Other industries are more defensive. Demand tends to be steadier because the product or service is more essential. Consumer staples, utilities, and some healthcare businesses are often analyzed this way.
This distinction matters because a cyclical stock may look attractive late in a boom for the wrong reason, while a defensive stock may look dull even when it is the better fit for a cautious client.
Competition and Profitability
Industry profitability depends partly on how intense competition is. An industry with many aggressive competitors, low switching costs, and weak differentiation may struggle to maintain margins even when demand is reasonable.

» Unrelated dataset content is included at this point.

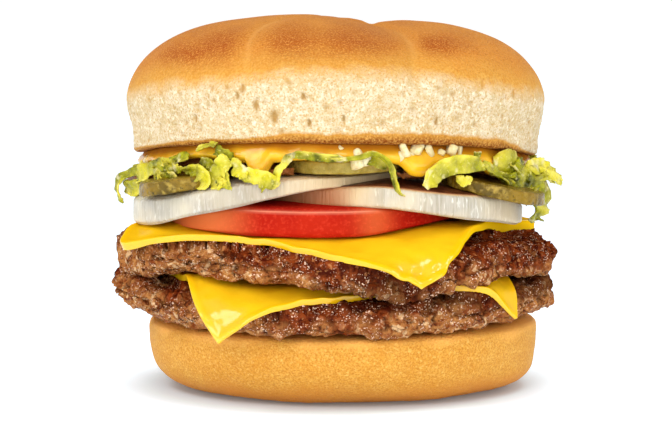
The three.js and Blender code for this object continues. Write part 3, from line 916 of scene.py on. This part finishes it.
def bend_onion(p, n, side):
    """Both left ends are drawn in. The lower outer corners sink, and the right slice's front is raised."""
    upper, under = clamp(0.5 + 0.5 * n.z), clamp(0.3 - 0.7 * n.z)
    aside = 2.2 * smoothstep(-30, -50, p.x)
    if side == "left":
        return Vector((aside, 0, -0.9 * smoothstep(-34, -44, p.x) * under))
    raised = 0.7 + (0.9 + 0.6 * smoothstep(16, 34, p.x)) * upper
    lift = raised * smoothstep(-14, 12, p.x) * smoothstep(47, 40, p.x) - 0.9 * smoothstep(36, 44, p.x) * under
    return Vector((aside, 0, lift * smoothstep(-8, -30, p.y)))


# Painted shade on the right slice, under the left one and on its top face; elsewhere a warm beige tint.
def juice(p, n, side):
    if side == "left":
        return 0.5 * smoothstep(-24, 2, p.x + 2 * fractal(p, 6))
    front = smoothstep(STAIN_ENDS, STAIN_FULL, p.x + 2 * fractal(p, 6))
    return max(front, 0.35 * smoothstep(30, 42, p.x), 1.2 * smoothstep(0.6, 0.95, n.z))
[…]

At a high level, students should consider:
barriers to entry
pricing power
the threat of substitutes
bargaining power of customers and suppliers
the degree of rivalry among incumbents
These are not meant to be memorized as an abstract framework only. They are practical clues about how durable industry profits may be.

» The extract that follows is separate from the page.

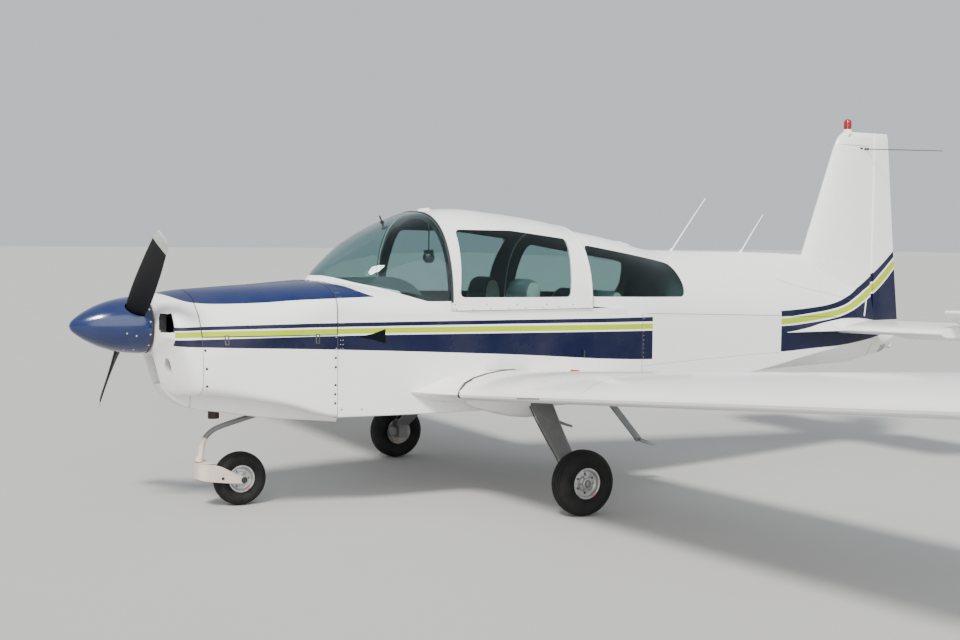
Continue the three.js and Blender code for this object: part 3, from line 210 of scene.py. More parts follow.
def cut(target, *tools, operation="DIFFERENCE"):
    for tool in tools:
        combine(target, tool, operation)
    return target


def within(target, *tools):
    return cut(target, *tools, operation="INTERSECT")


def joined(target, *tools):
    return cut(target, *tools, operation="UNION")


def copy_of(made, name):
    twin = made.copy()
    twin.data = made.data.copy()
    twin.name = name
    bpy.context.collection.objects.link(twin)
    return twin


# The same piece on the other side of the plane of symmetry.
def mirror_of(made, name):
    twin = copy_of(made, name)
    for vertex in twin.data.vertices:
        vertex.co.y = -vertex.co.y
    twin.data.flip_normals()
    return twin


def paint(made, material):
    made.data.materials.clear()
    made.data.materials.append(material)


# Gives a piece its material and body, and the CAD node that it stands for.
def fit(made, material, body="airframe", node=None):
    paint(made, material)
    shading = made.modifiers.new("shading", "WEIGHTED_NORMAL")
    shading.keep_sharp = True
    if node:
        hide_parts(node)
    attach(made, body)
    return made


# A port piece and its mirror image; the stems of its node and its body get each side's name.
def fit_both(made, material, node, body="airframe"):
    for each, side in ((mirror_of(made, f"{made.name}_starboard"), "starboard"), (made, "port")):
        fit(each, material, body.format(side=side), f"{node}_{side}")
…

Regulation and External Drivers
Some industries are strongly influenced by factors outside company control. These may include:
interest rates
commodity prices
government policy
reimbursement rules
environmental regulation
technological disruption
For example, a utility may face regulated pricing constraints, while a mining company may be heavily affected by commodity prices that management cannot control.
Example
Suppose two companies both appear financially sound. One operates in a mature, regulated utility industry with stable cash flow. The other operates in a highly competitive industry where pricing pressure is worsening and new entrants are increasing. If the client needs steadier equity exposure, the industry context may be the deciding factor even before detailed company valuation is reviewed.
Sample Exam Question
Two companies look similarly profitable today. One operates in a stable regulated utility industry. The other operates in a highly cyclical industry facing falling prices and intensifying competition. For a cautious client seeking steadier equity exposure, what is the strongest conclusion?

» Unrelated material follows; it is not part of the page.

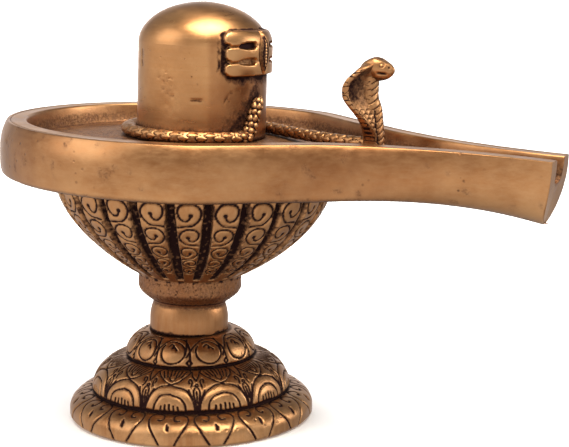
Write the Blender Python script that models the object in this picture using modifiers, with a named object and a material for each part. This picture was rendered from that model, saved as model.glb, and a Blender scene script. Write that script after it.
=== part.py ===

A. The more cyclical stock is automatically better because higher volatility implies higher return.
B. The industry backdrop may make the utility the stronger fit even before detailed company valuation is compared.
C. Industry analysis is irrelevant once both companies are currently profitable.
D. The more competitive industry is preferable because more rivals always improve margins.
Correct answer:B
Explanation: Industry conditions can materially affect how durable profits and cash flows are likely to be. For a cautious client, a steadier industry can be the decisive advantage even when both companies appear sound at first glance.
Common Pitfalls
focusing only on the company and ignoring the industry backdrop
assuming a growing industry makes every company attractive
treating cyclical strength at the top of the cycle as permanent
ignoring regulation, commodity dependence, or substitute risk
confusing a familiar brand with a favorable industry structure
Key Takeaways
Industry analysis helps determine whether the environment supports or weakens the company-level investment case.
Life cycle, cyclicality, competition, and regulation all influence profitability.
A strong company in a deteriorating industry may still be a weak recommendation.
A stable industry may be more appropriate for a cautious client even if it looks less exciting.
In WME cases, industry analysis often helps identify the decisive difference between two otherwise reasonable options.
Quiz
### What is the main purpose of industry analysis?
- [x] To assess whether the broader operating environment supports the investment case
- [ ] To guarantee the exact future share price
- [ ] To replace all company analysis
- [ ] To determine the correct mortgage rate
> **Explanation:** Industry analysis helps students judge whether the business environment strengthens or weakens a company's prospects.
### Which statement best describes a cyclical industry?
- [x] Its earnings tend to move with the business cycle or other external economic drivers.
- [ ] Its earnings are guaranteed by regulation.
- [ ] Its products never face substitute competition.
- [ ] Its share prices cannot decline in a recession.
> **Explanation:** Cyclical industries are especially sensitive to economic expansion, contraction, or other broad external conditions.
### Why do barriers to entry matter in industry analysis?
- [x] Low barriers can invite new competitors and pressure profits.
- [ ] They guarantee dividend growth.
- [ ] They eliminate valuation risk.
- [ ] They determine the company's tax rate directly.
> **Explanation:** Easier entry can intensify competition and reduce margins over time.
### Why can a regulated industry behave differently from an unregulated one?
- [x] Regulation may affect pricing, profitability, capital spending, or competitive behavior.
- [ ] Regulation removes all market risk.
- [ ] Regulation guarantees above-average growth.
- [ ] Regulation means valuation no longer matters.
> **Explanation:** Regulation can materially shape an industry's economics and operating flexibility.
### Which type of industry is generally more likely to fit a cautious client seeking steadier equity exposure?
- [x] A more defensive industry with steadier demand
- [ ] A highly cyclical industry at the top of a boom
- [ ] Any industry with the fastest recent share-price gains
- [ ] Only an industry with no competitors
> **Explanation:** A cautious client is often better served by industries with steadier demand and less sensitivity to severe economic swings.
### In an exam scenario, when is industry analysis most likely to change the recommendation?
- [x] When the client's needs favor stability but one proposed stock sits in a much riskier operating environment
- [ ] When both recommendations are guaranteed by government insurance
- [ ] When the client asks only for a definition of common shares
- [ ] When the issue is solely the legal form of the account
> **Explanation:** Industry context matters most when it changes the practical fit between the stock and the client's needs.